For cooks who prep often, that repeatability matters more than novelty. Alligator of Sweden built its reputation on exactly that idea: uniform cuts, faster workflow, and durable tools that keep performing instead of becoming drawer clutter.
Common mistakes that slow everything down
The first mistake is starting with dull equipment. Even the best method feels slow when the edge is tired or the blade path is obstructed. The second is using oversized pieces. Large vegetables should be trimmed to fit the tool cleanly. Forcing them through slows the cut and increases strain.
The third is choosing precision where practicality would do. Not every recipe needs textbook knife-work. If the dish calls for even cooking and a clean look, use the tool that delivers that result with the least effort. The fourth is skipping cleanup considerations. A tool that cuts fast but takes forever to clear and wash is not actually fast.

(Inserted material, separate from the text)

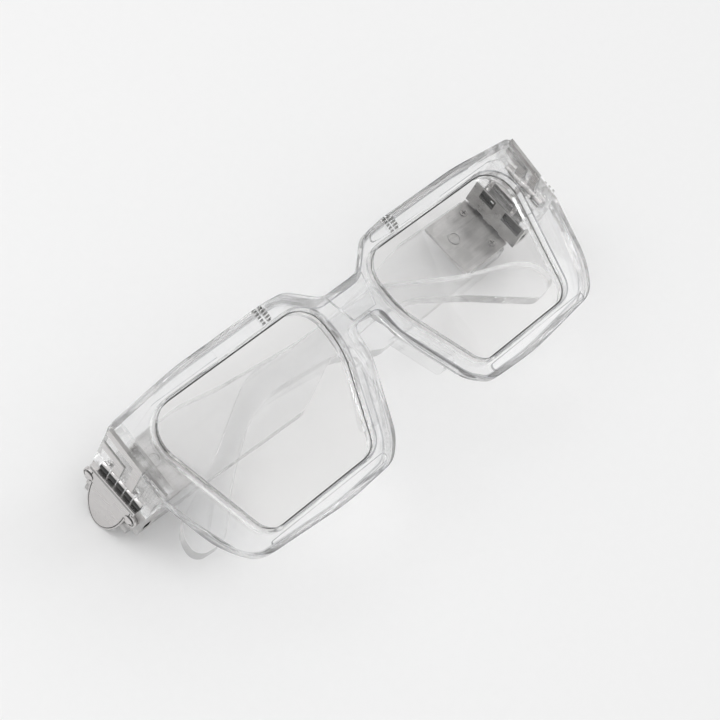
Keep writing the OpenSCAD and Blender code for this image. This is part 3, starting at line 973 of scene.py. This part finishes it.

A better standard for fast prep
When people ask how to julienne vegetables quickly, they are usually asking a bigger question: how do I get consistent prep without turning dinner into a knife project? The answer is to treat julienne as a workflow, not a talent contest.
Use the knife when you need flexibility. Use a mandoline when long, uniform strips make sense and you can work safely. Use a precision cutting system when speed, repeatability, and volume matter most. The best kitchens do not chase one method out of habit. They choose the method that gives the cleanest result with the least wasted motion.
If your vegetables cook evenly, your prep area stays under control, and the cut looks the same every time, you are doing it quickly in the way that actually counts.